Washington (CNN) - When asked about the shifting landscape in the GOP presidential race, President Barack Obama's senior campaign strategist David Axelrod attributed the back and forth to many Republican voters wanting to coalesce around a candidate that is unlike former Massachusetts Gov. Mitt Romney.
"We've had Romney and an un-Romney in a variety of iterations throughout this campaign," Axelrod said Wednesday during an interview with CNN Chief National Correspondent John King.
"Michele Bachmann filled the role for a while, Rick Perry soared to the top and when he came down to earth, Cain took his place. Romney sits there at 23 percent, 24 percent of the vote in all these polls and the question is why aren't they buying Mitt Romney?"
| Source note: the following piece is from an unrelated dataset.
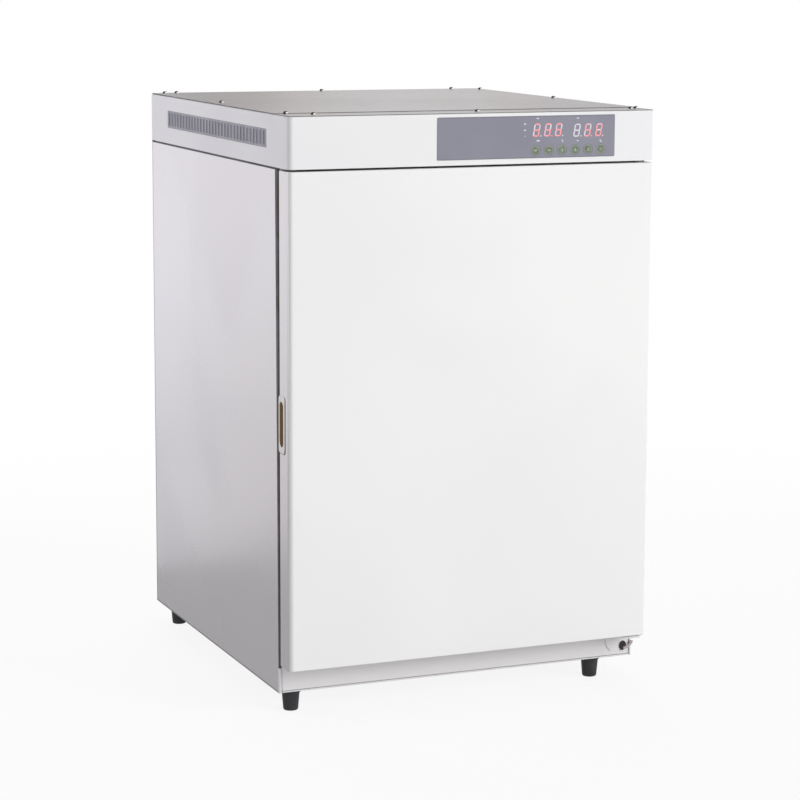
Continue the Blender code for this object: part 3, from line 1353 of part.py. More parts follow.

Axelrod said Romney's vacillation on key issues has given GOP voters pause as they analyze his political career.
"He's been running for president for 6 years," Axelrod explained.
"He can shift so easily from position to position on fundamental things like health care, like choice, like gay rights and almost anything you put your finger on," Axelrod said.
Continuing this line of attack on Romney, the strategist said "you get the sense that everything is in service of running for office and so no position or principal is too great to abrogate in service."
"People don't know where his core is, they don't know what he believes and what principal he's actually fighting for other than his own advancement politically."
The president's chief strategist pointed to Tuesday's CNN Western Republican Presidential Debate in Las Vegas, Nevada, to comment on some of the other GOP hopefuls.
He had kinder words for Texas Gov. Rick Perry, saying, "he seems to believe what he believes. I suspect that what he says today is what he'll say tomorrow."
"So whether you agree with him or disagree with him at least you kind of have a sense of where he's coming from."
When asked about whether he agreed with President Barack Obama giving himself an "incomplete" when asked to grade his performance as president thus far, Axelrod co-signed that assessment.
"It took a long time to get in the mess we're in, it's going to take some time to get out," he explained.
"He's right to give himself an incomplete. We've got more work to do."